#### Data entries:
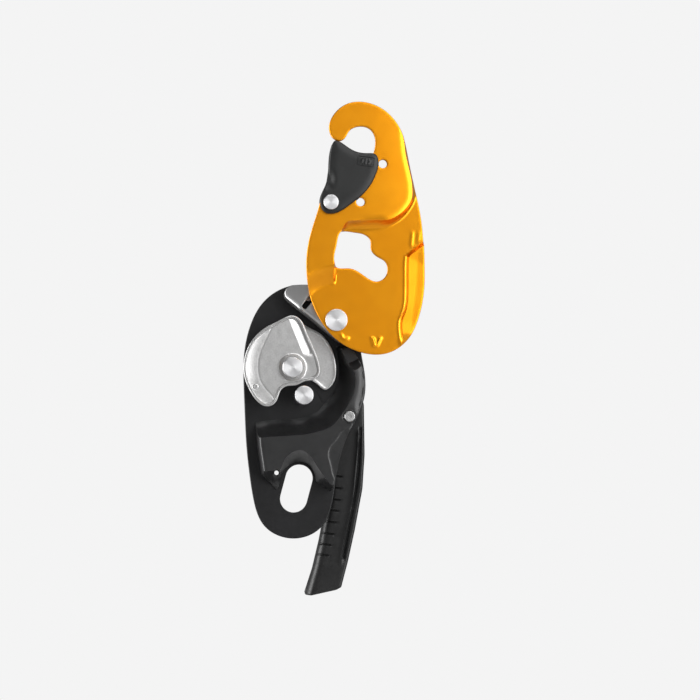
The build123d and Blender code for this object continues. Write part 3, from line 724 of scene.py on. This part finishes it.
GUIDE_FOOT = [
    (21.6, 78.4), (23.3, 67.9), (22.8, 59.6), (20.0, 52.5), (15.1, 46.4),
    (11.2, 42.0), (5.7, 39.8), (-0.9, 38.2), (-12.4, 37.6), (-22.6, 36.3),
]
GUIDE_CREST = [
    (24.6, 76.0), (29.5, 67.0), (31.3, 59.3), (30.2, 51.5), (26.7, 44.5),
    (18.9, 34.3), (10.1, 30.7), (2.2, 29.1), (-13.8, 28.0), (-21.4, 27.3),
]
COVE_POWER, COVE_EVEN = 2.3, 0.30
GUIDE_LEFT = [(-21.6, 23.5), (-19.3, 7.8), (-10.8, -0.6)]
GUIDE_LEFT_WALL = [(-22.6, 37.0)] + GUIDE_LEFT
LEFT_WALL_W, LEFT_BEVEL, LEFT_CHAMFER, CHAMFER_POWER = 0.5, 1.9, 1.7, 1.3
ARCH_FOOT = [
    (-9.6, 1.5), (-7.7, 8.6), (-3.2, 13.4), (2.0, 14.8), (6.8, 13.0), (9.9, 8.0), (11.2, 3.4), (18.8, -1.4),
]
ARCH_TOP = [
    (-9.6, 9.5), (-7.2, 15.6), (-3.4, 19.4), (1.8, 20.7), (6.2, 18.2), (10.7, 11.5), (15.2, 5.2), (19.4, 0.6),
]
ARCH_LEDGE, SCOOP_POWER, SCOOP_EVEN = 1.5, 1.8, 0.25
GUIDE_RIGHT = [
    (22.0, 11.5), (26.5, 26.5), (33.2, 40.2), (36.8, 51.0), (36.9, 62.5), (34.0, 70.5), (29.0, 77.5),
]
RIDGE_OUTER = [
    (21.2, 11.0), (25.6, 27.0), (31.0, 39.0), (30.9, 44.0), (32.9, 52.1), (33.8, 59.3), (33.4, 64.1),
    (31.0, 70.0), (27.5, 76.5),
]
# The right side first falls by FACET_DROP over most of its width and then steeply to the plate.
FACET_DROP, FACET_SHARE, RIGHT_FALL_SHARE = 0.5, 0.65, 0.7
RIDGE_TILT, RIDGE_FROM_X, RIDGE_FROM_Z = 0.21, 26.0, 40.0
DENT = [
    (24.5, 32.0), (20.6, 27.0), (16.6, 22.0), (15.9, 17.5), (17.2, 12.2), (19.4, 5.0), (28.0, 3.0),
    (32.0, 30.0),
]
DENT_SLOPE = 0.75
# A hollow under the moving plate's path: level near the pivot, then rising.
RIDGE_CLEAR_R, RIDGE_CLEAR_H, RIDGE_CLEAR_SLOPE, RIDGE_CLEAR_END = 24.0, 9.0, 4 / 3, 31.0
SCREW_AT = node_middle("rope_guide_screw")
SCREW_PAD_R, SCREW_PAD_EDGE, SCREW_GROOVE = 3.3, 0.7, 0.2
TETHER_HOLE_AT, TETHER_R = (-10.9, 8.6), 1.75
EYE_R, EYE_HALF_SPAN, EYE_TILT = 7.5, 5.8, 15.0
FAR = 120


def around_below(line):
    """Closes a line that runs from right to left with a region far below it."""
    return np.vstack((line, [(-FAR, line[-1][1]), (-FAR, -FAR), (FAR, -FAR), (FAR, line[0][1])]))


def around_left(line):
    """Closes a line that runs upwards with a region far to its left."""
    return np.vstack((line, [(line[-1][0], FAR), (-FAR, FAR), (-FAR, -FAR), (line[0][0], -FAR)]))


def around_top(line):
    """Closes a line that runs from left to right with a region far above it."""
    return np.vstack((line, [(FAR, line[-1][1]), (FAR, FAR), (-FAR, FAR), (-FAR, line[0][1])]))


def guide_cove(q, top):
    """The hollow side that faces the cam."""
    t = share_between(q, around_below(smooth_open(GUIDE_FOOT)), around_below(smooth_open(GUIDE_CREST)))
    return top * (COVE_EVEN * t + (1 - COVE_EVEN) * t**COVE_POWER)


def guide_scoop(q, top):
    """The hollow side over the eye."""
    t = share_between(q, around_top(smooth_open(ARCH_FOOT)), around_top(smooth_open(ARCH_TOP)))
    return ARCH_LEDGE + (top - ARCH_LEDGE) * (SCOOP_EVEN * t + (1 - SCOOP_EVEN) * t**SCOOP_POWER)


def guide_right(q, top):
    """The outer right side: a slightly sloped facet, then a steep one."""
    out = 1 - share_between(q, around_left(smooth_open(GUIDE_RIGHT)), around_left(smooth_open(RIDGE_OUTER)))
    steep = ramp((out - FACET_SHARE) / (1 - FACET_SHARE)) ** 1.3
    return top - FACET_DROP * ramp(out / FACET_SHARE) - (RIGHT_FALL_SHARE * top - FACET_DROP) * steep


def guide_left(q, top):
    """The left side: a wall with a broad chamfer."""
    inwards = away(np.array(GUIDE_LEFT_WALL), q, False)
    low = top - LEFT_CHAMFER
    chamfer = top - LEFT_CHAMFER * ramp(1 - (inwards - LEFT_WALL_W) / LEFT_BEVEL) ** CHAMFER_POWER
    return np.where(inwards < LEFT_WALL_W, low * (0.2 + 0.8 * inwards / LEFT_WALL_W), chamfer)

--

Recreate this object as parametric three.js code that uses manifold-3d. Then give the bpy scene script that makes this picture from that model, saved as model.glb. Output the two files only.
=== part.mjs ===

---

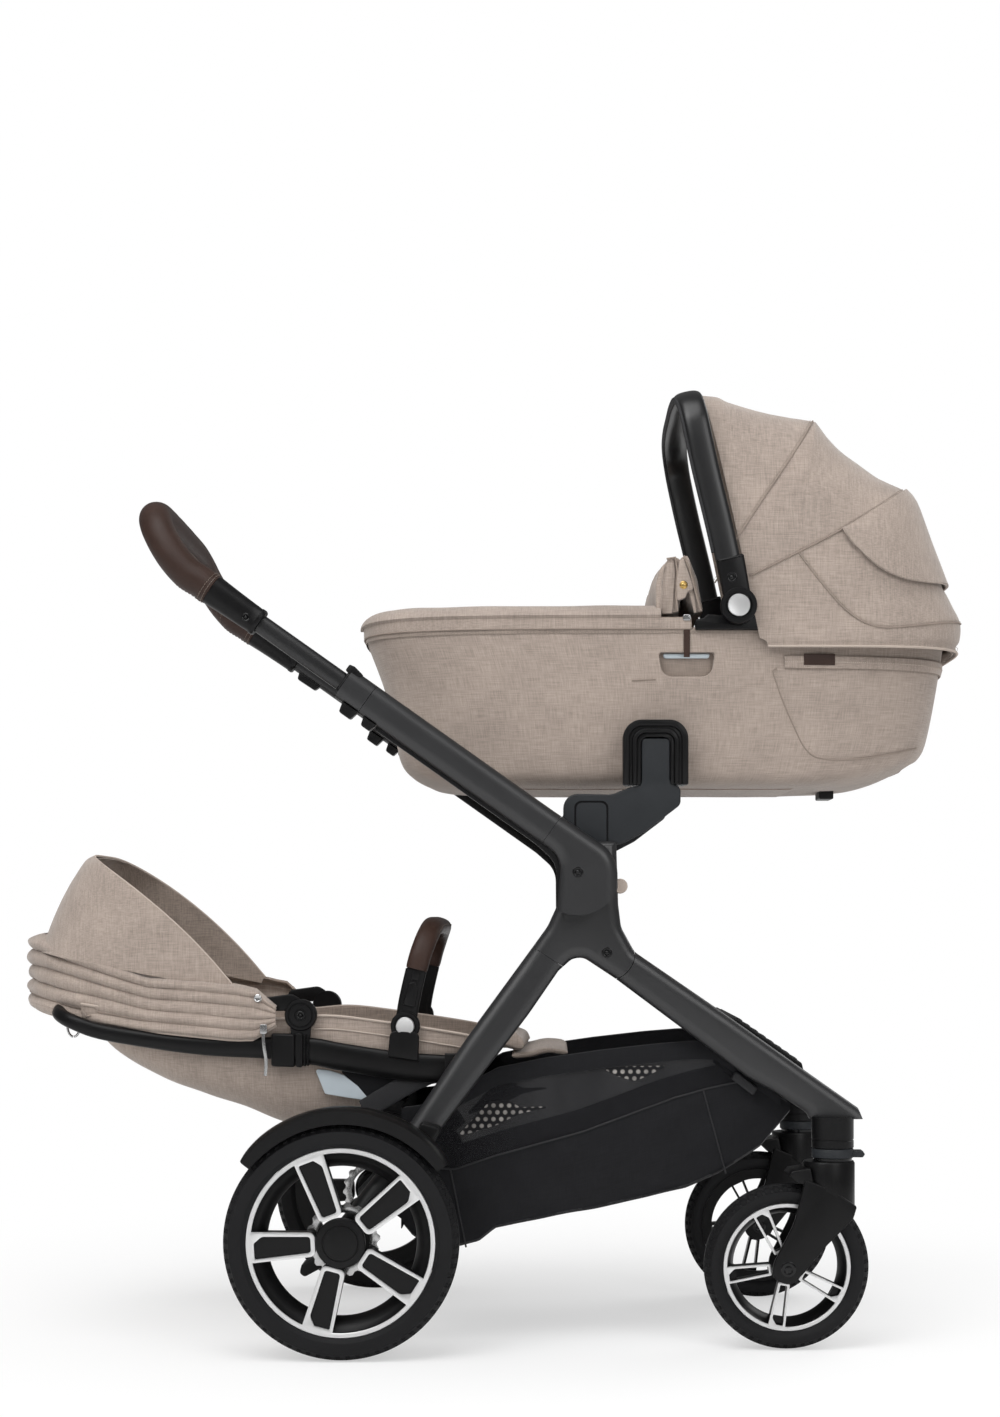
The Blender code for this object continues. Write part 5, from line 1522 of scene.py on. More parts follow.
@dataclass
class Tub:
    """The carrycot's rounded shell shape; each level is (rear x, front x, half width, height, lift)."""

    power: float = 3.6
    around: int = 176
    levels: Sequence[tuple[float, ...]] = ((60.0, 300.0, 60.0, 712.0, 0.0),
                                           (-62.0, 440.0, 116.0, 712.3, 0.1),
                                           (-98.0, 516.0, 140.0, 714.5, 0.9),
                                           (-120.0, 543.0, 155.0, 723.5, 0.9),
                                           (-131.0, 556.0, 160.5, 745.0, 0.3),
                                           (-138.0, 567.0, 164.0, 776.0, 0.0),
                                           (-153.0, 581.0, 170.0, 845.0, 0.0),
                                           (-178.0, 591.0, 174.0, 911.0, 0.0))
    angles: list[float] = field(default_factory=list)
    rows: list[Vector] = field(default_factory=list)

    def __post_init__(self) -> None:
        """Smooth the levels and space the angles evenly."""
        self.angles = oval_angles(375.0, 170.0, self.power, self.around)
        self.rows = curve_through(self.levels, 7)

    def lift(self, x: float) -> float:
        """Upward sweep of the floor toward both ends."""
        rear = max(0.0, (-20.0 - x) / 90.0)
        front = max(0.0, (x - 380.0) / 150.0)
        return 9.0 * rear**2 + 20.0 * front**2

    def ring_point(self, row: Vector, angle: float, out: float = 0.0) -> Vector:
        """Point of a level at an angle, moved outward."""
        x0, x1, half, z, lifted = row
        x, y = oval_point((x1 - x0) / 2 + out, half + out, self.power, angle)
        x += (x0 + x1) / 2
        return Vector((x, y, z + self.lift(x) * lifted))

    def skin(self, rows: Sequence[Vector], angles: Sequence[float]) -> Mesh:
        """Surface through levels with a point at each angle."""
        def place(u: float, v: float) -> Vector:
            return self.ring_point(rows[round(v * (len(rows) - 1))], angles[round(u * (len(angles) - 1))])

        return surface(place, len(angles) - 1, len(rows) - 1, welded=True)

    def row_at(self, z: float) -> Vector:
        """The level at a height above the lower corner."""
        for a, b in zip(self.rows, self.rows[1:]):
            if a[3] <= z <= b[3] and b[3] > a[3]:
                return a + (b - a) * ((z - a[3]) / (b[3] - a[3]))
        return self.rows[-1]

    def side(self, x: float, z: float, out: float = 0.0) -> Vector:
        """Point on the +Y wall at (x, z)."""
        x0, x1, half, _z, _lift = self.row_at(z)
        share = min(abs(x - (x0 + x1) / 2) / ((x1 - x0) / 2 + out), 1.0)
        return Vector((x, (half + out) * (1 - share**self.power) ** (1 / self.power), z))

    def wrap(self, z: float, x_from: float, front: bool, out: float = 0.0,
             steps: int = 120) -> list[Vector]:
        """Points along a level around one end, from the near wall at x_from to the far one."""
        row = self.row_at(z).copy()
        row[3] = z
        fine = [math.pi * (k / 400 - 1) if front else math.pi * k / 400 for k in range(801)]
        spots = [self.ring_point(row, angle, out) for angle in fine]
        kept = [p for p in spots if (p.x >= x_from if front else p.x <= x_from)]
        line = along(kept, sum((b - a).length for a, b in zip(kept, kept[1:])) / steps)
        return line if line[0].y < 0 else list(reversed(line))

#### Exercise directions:
Exactly how many lines of the listing above contain the string "Blender"? Give no more than the number.

#### Expected answer:
2